Chris Anthony

No. 86
- Positions: Wide receiver, linebacker

Personal information
- Born: January 10, 1979 (age 47) Bettendorf, Iowa, U.S.
- Listed height: 6 ft 3 in (1.91 m)
- Listed weight: 200 lb (91 kg)

Career information
- High school: Pleasant Valley (Riverdale, Iowa)
- College: Iowa State (1998–2002)
- NFL draft: 2003: undrafted

Career history
- New York Dragons (2003–2008);

= Chris Anthony (American football) =

American football player (born 1979)

Christopher Anthony (born January 10, 1979) is an American former arena football wide receiver and linebacker.

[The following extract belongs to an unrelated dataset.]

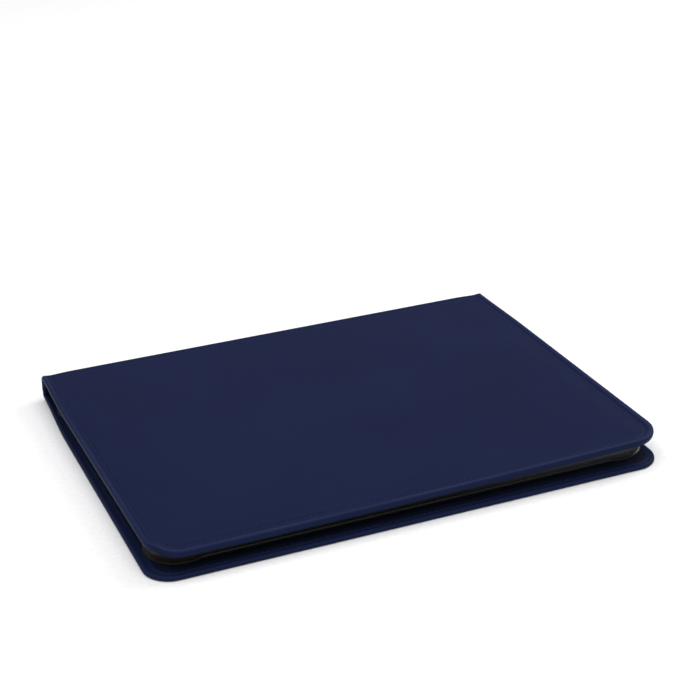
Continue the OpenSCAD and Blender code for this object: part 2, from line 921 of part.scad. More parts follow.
module key_run(name) {
    color(BLACK)
        in_lid()
            for (run = RUNS)
                if (run[0] == name)
                    over_run(run) key_cap($cell_w, $cell_d);
}

module function_keys() { key_run("function_keys"); }
module number_keys() { key_run("number_keys"); }
module backspace_key() { key_run("backspace_key"); }
module tab_key() { key_run("tab_key"); }
module upper_letter_keys() { key_run("upper_letter_keys"); }
module caps_key() { key_run("caps_key"); }
module home_letter_keys() { key_run("home_letter_keys"); }
module return_key() { key_run("return_key"); }
module left_shift_key() { key_run("left_shift_key"); }
module lower_letter_keys() { key_run("lower_letter_keys"); }
module right_shift_key() { key_run("right_shift_key"); }
module fn_key() { key_run("fn_key"); }
module control_key() { key_run("control_key"); }
module left_option_key() { key_run("left_option_key"); }
module left_command_key() { key_run("left_command_key"); }
module space_bar() { key_run("space_bar"); }
module right_command_key() { key_run("right_command_key"); }
module right_option_key() { key_run("right_option_key"); }
module left_arrow_key() { key_run("left_arrow_key"); }
module up_arrow_key() { key_run("up_arrow_key"); }
module down_arrow_key() { key_run("down_arrow_key"); }
module right_arrow_key() { key_run("right_arrow_key"); }

back_leather();
back_board();
flap_board();
back_lining();
back_magnets();
camera_trim();
tray_base();
tray_walls();
corner_grips();
tray_pad();
spine_leather();
spine_board();
spine_lining();
lid_leather();
lid_board();
lid_lining();
lid_magnets();
stand_rail();
rail_magnets();
keyboard_base();
keyboard_deck();
control_bar();
membrane_sheet();
dome_sheet();
battery_cell();
circuit_board();
board_parts();
charge_port();
status_lights();
housing_screws();
rubber_bumpers();
power_slider();
pairing_button();
function_keys();
number_keys();
backspace_key();
tab_key();
upper_letter_keys();
caps_key();
home_letter_keys();
return_key();
left_shift_key();
lower_letter_keys();
right_shift_key();
fn_key();
control_key();
left_option_key();
left_command_key();
space_bar();
right_command_key();
right_option_key();
left_arrow_key();
up_arrow_key();
down_arrow_key();
right_arrow_key();
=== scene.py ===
"""Looks of a folio keyboard case: leather covers, a soft spine, a tablet tray, a keyboard."""

from __future__ import annotations

import json
import logging
import math
from dataclasses import dataclass
from enum import Enum
from typing import Sequence

import bmesh
import bpy
from mathutils import Matrix, Vector


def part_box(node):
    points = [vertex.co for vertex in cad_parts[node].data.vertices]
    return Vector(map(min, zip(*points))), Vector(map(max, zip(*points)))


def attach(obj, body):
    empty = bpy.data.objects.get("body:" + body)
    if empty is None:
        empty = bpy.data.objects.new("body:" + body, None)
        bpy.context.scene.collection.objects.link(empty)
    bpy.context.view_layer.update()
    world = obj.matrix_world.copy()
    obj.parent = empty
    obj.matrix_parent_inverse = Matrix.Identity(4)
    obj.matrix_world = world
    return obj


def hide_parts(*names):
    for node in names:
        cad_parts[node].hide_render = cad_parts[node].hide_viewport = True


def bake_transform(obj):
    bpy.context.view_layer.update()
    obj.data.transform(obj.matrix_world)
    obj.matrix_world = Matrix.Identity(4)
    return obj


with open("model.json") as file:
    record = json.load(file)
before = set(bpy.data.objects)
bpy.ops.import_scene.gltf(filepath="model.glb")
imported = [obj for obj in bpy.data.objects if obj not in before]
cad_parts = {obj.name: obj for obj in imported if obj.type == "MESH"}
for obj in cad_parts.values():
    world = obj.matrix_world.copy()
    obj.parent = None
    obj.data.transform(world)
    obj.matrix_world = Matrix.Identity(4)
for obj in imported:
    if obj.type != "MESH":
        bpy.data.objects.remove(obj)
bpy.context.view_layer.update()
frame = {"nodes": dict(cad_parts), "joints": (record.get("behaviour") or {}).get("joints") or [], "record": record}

MM = 0.001
DOUBLE = 0.001 * MM
FLAT = math.radians(1.0)
QUARTER = math.pi / 2
LOG = logging.getLogger("folio")

Colour = tuple[float, float, float]
Point = tuple[float, float, float]
Tree = bpy.types.NodeTree
Socket = bpy.types.NodeSocket


# ---------------------------------------------------------------- small helpers


def clamp(value: float) -> float:
    """Limits a value to the range from 0 to 1."""
    return max(0.0, min(1.0, value))


def ease(value: float) -> float:
    """Runs smoothly from 0 to 1 as the value does."""
    t = clamp(value)
    return t * t * (3 - 2 * t)


def spread(start: float, end: float, count: int) -> list[float]:
    """Evenly spaced values.

    Args:
        start: The first value.
        end: The last value.
        count: How many values there are.

    Returns:
        The values from start to end, both included.
    """
    return [start + (end - start) * i / (count - 1) for i in range(count)]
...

He played for the New York Dragons of the Arena Football League (AFL). He played college football for Iowa State.

==Early life==
Anthony attended Pleasant Valley High School in Riverdale, Iowa, and was a letterman in football, basketball, baseball, and track. He earned all-state honors in both football and basketball as a senior.

==College career==
Anthony attended Iowa State University, where he played football and was a two-time team captain (1999, 2000) and two-time honorable mention All-Big 12 wide receiver (1998, 2000). He caught two touchdowns in Iowa State's first-ever bowl victory over Pittsburgh in the 2000 Insight.com Bowl.

==Playing career==
He played six seasons for the New York Dragons, scoring over 100 regular season and post-season touchdowns. He also served as vice-president of the Arena Football League Players Association from 2008 to 2010.

==Personal life==
Anthony's younger brother, Tom, is the head football coach for Pittsburg State University.